TASK OBJECTIVE – Look through the lines below and state how many hold the word "joints". Write only the number.

--- INFORMATION PROVIDED ---

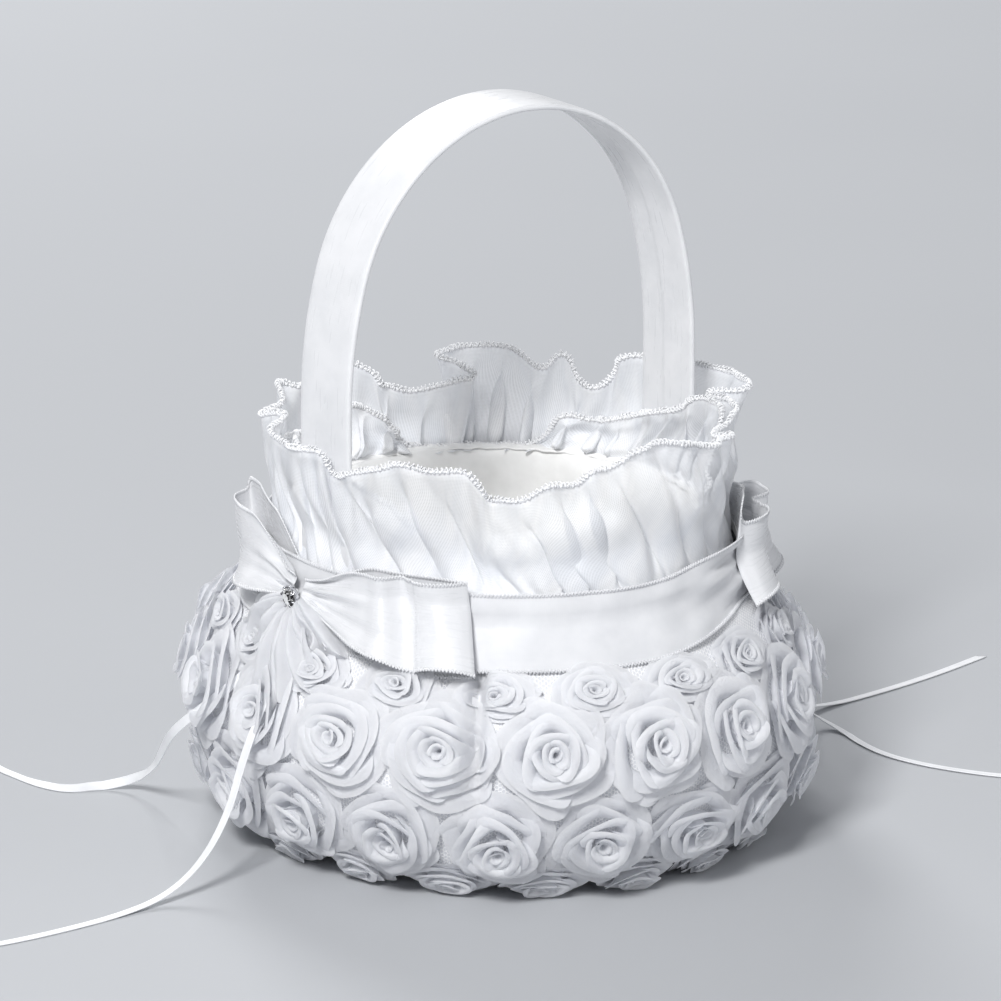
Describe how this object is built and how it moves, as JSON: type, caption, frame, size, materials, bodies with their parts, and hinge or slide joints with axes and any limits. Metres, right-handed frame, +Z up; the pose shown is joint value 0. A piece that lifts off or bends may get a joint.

---
--- INFORMATION PROVIDED ---

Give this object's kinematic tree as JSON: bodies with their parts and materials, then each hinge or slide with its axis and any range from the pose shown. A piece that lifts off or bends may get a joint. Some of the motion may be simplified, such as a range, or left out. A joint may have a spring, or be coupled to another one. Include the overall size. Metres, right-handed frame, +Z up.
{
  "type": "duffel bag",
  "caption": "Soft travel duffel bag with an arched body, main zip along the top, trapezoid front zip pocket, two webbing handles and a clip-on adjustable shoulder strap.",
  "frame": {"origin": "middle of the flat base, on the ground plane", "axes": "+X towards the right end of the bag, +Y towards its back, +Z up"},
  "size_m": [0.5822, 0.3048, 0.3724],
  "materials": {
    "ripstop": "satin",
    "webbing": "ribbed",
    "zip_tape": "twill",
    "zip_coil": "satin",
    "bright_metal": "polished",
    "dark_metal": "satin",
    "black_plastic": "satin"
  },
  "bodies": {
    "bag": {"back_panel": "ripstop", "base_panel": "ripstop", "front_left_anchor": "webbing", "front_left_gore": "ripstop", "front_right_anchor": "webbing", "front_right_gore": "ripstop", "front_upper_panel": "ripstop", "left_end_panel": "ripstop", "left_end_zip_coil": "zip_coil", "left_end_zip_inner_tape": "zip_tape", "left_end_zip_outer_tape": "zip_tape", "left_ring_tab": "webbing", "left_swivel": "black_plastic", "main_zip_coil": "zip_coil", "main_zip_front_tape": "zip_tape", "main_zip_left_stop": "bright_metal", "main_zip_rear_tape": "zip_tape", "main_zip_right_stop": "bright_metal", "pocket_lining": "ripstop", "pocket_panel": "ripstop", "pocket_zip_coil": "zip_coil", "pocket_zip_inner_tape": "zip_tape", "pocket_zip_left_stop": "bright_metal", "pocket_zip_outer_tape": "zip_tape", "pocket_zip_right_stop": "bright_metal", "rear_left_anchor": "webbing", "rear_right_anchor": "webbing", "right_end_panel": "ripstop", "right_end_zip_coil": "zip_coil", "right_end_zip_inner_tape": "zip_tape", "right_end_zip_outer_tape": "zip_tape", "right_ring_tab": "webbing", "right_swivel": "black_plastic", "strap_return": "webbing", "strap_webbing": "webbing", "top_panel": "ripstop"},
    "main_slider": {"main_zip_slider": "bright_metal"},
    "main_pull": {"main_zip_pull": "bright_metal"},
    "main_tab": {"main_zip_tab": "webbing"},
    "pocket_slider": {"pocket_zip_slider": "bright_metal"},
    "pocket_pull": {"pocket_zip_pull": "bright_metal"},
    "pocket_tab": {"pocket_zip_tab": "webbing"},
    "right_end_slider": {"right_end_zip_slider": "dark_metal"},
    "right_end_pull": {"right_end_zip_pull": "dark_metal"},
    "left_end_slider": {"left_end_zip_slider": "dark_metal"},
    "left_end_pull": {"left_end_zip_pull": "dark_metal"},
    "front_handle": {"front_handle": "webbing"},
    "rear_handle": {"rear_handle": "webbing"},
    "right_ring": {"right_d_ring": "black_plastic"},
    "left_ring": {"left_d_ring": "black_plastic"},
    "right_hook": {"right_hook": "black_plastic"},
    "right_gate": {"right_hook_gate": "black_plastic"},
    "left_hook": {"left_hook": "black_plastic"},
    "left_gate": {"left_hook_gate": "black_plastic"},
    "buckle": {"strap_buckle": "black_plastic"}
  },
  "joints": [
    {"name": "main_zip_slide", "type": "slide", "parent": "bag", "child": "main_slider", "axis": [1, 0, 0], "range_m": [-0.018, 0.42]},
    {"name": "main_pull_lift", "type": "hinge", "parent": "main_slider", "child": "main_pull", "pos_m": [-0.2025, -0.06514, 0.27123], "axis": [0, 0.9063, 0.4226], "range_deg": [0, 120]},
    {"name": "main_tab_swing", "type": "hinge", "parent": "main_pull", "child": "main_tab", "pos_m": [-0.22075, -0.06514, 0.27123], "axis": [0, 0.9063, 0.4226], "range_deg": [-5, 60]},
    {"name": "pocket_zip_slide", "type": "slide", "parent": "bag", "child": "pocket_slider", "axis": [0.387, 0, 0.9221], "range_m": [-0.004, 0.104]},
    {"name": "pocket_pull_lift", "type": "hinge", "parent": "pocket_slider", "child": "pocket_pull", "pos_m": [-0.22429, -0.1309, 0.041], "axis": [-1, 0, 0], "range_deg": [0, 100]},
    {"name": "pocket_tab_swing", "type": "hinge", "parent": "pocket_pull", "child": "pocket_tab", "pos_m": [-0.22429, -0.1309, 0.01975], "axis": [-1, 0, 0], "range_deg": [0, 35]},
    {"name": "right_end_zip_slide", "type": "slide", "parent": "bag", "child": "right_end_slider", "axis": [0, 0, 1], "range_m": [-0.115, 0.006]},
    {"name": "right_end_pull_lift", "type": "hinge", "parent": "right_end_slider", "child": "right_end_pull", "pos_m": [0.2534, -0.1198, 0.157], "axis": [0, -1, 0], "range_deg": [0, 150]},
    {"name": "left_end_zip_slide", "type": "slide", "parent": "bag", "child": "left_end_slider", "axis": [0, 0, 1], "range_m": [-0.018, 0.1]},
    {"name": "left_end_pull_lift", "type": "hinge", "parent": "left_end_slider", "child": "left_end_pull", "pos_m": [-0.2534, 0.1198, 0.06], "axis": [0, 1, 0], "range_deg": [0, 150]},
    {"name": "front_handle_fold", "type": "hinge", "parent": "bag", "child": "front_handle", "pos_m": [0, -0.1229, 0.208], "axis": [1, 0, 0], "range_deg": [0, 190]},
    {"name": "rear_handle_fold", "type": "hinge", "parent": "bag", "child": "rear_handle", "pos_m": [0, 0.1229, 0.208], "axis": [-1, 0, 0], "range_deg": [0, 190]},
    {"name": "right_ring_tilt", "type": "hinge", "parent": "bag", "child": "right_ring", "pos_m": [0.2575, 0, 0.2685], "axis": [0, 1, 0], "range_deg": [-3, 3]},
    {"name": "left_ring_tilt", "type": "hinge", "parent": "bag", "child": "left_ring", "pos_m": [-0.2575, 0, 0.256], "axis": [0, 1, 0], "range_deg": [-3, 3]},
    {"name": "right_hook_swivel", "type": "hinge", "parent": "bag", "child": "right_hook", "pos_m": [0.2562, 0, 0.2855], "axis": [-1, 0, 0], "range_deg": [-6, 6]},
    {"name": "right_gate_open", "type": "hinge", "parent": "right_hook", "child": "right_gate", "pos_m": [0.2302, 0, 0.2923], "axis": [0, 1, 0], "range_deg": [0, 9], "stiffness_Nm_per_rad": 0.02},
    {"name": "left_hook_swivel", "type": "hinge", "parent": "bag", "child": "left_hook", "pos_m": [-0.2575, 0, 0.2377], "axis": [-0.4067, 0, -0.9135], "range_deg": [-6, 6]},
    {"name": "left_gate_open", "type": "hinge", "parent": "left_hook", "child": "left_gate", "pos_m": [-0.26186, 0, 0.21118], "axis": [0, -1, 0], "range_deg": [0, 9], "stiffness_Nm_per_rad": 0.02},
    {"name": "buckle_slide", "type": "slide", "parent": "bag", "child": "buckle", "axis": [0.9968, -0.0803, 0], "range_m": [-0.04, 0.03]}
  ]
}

---

FULL RESPONSE – 2